As a matter of fact, a primary trigger for the war of 1812 was British warships boarding unarmed American merchant ships at sea and “pressing” sailors into involuntary servitude in the British Navy. England claimed the right to do this because they asserted that the sailors were English and therefore subject to being “impressed” into involuntary military service at the whim of the king. This was at a time when the King’s “Press Gangs” roamed the waterfront drinking establishments rounding up mostly drunk men, who woke up in the morning miles at sea on a Navy ship, embarked upon years-long enlistments. Many British soldiers and sailors were, by American standards, “slaves”, and it seems quite possible to me that it is those slaves to whom Key refers.
Arguably, it is is the ignorant and uneducated who are unable to distinguish between completely different contextual meanings, and take affront because the poem uses a word that sounds “bad” to them. The defective mental process is roughly equivalent to that of people who become upset at the use of the adjective niggardly, which has nothing to do with the N-word.
Still, I suggest that various experts might be sought to confirm that in the anthem, “slaves” refers neither to people of color nor to slaves in America.
Yet perhaps we could cut some slack for people who did not understand this and are merely ignorant. On the other hand when they refuse to believe any other explanation and continue to be offended by and averse to the national anthem, I think it will be safe to assume they are among those just trying to pick a fight, and richly deserve to be ignored.
Again, if the scholars conclude that Key’s words do refer somehow to American slaves in the south, which makes no sense vis-a-vis the War of 1812, should we discuss cutting the verse out of the anthem?
For a black woman to shun the National Anthem because it mentions slavery is understandable, but in a way ironic, given that our first war, in 1801 was fought against slavery sixty years before the civil war, and that the slaves were white and the slavers brown Africans.
According to our oldest references, slavery has been practiced for millennia, usually involving the enslavement of captured members of one warring group or tribe by another. White Americans didn’t go into Africa and capture slaves. They bought people already captured and enslaved by one black tribe from another, and sold into the slave markets run by Muslim arabs in North and West Africa.
In the three hundred years leading up to the 19th Century, black and brown Arab Muslim pirates operating out of the Barbary states in North Africa had raided merchant vessels from Europe and America and had sold into slavery or ransomed between 1 and 1.25 million European merchant seamen. By 1801 they were demanding ransom for American merchant seamen equal to the nation’s annual budget, as well as extorting tribute, or “protection money” to avoid further attacks and enslavement.
Thomas Jefferson and John Adams had gone to London to negotiate with the envoy from Tripoli, asking why our ships were being attacked without provocation. They reported that the envoy had replied: “It was written in their Koran, that all nations which had not acknowledged the Prophet were sinners, whom it was the right and duty of the faithful to plunder and enslave; and that every mussulman who was slain in this warfare was sure to go to paradise. He said, also, that the man who was the first to board a vessel had one slave over and above his share, and that when they sprang to the deck of an enemy’s ship, every sailor held a dagger in each hand and a third in his mouth; which usually struck such terror into the foe that they cried out for quarter at once.”

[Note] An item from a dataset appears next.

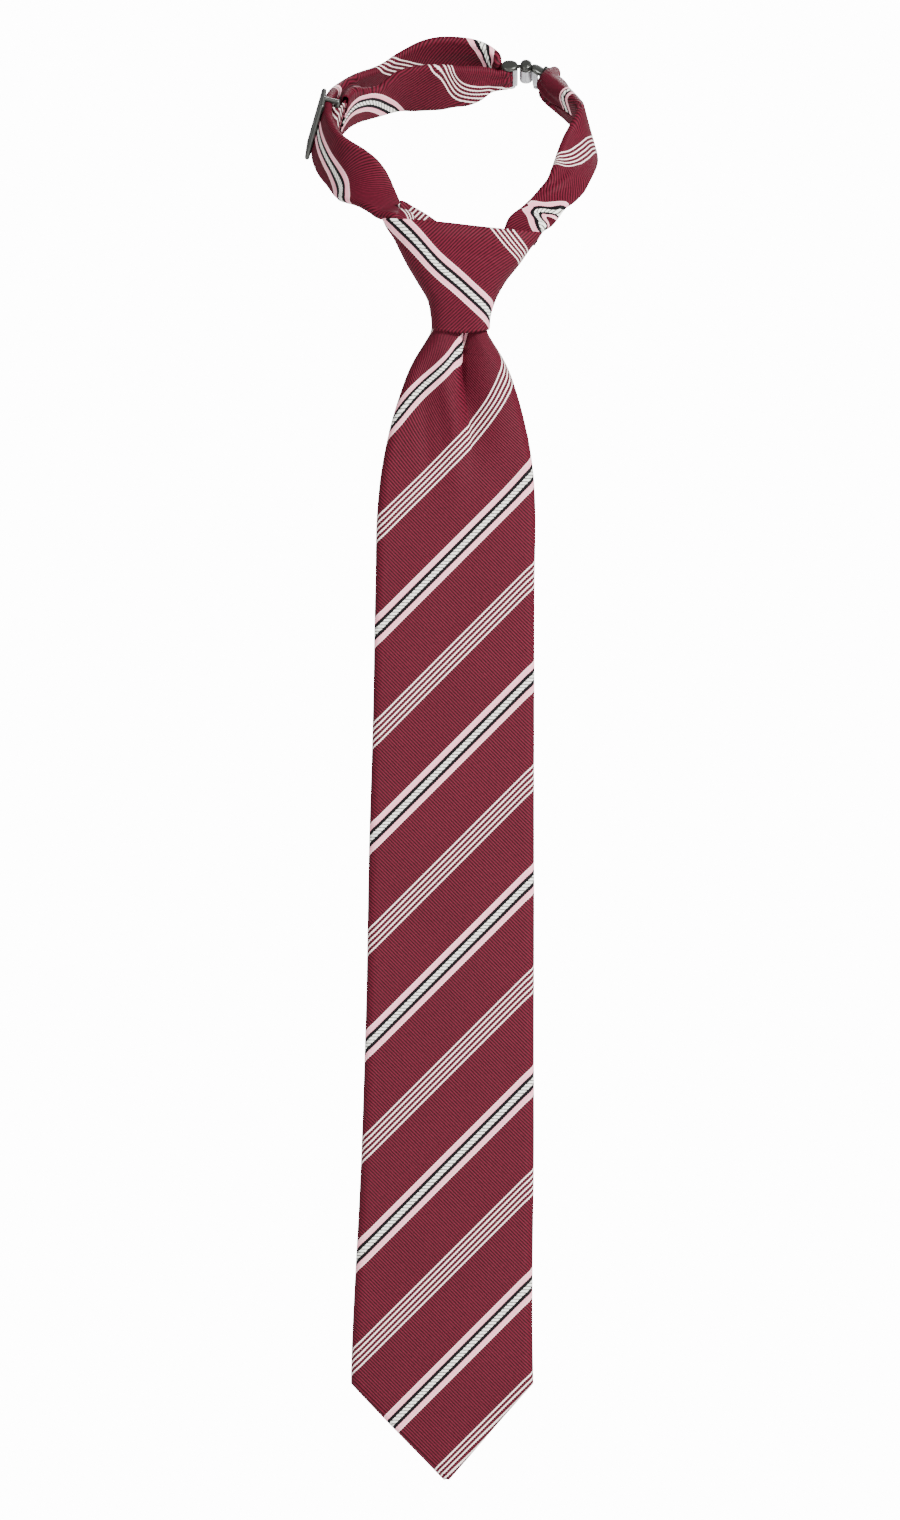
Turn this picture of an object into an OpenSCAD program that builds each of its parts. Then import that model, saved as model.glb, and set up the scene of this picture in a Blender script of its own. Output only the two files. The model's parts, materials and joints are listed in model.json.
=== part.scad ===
// Ready-tied necktie with an adjustable neck strap, a wire slider and a hook-and-eye clasp.
// X is to the wearer's left, Y points to the wearer's neck, Z is up.
// The origin is on the flat back of the knot, in the middle of its top edge.

/* [Knot] */
// Width of the knot along its top edge
knot_w = 52; // [40:1:70]
// Height of the knot
knot_h = 36; // [28:1:48]
// Width of the knot's mouth, where the blade comes out
mouth_w = 20; // [16:1:26]
// Depth of the knot at its top, from the flat back to the front
knot_depth = 17; // [13:0.5:22]
// How far the top edge drops from the left corner to the right corner
knot_skew = 4.7; // [0:0.1:8]

/* [Blade] */
// Width of the blade at the corners of its tip
blade_w = 60; // [45:1:90]
// Width of the blade just under its gathers
chest_w = 52; // [36:1:80]
// Length of the blade from the knot's mouth to the point of the tip
blade_l = 383; // [300:1:500]
// Height of the pointed tip
tip_h = 32; // [22:1:45]
// Thickness of the blade
blade_t = 4.4; // [3:0.1:6]
// Sideways lean of the blade over its length
blade_lean = 4.5; // [0:0.5:10]
// Depth of the dimple under the knot
dimple = 2.4; // [0:0.1:3]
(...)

Upon his election as President, Jefferson sent the Navy and Marines to fight, along with Sweden, on “the shores of Tripoli”, in the First Barbary War, to end the capture and enslavement of European and American merchant sailors.
On the other hand, I have just see references that indicate that Francis Scott Key was not only the product of a slave-holding, plantation family. He was a rich and powerful slave-owning lawyer with published opinions about the racial inferiority of African slaves in America. Which, for me, leaves the meaning of the third verse of his poem about the star-spangled banner open to serious question and possible pejorative interpretation. So I’m still not ready to criticize the black olympic athlete who shunned the anthem to make that point.
I will remain attentive to any thoughtful discussion of the matter.
One concept does cross my mind that I believe to be relevant. It is a key feature of certain personality disorders, for example Borderline and Narcissistic, to engage in a thing called “splitting”, which is to see other people, situations and ideas as either all good or all bad, excluding any middle options. Sometimes this is called “black and white thinking”, which might be an ironic clue into the nature of the present controversy, and which raises the question in my mind as to whether it is useful to limit ourselves to either revering or despising the founders of our nation – or the nation they founded.
It is natural for the human brain in its first few months of development to fail to understand the continuity of people and things from one day to the next, and to literally believe that the hateful parent who displays neglectful or abusive behavior today is actually a different person from the same parent who was yesterday nurturing and loving. However, it is a failure in the development of the wiring and architecture of the brain not to recognize, within the first year of life, that the same person may exhibit a spectrum of behaviors over a period of time, and they are not entirely characterized by any single one of them.
As this controversy progresses, I will be interested in the ideas of those whose brains have matured beyond seeing everything as black or white.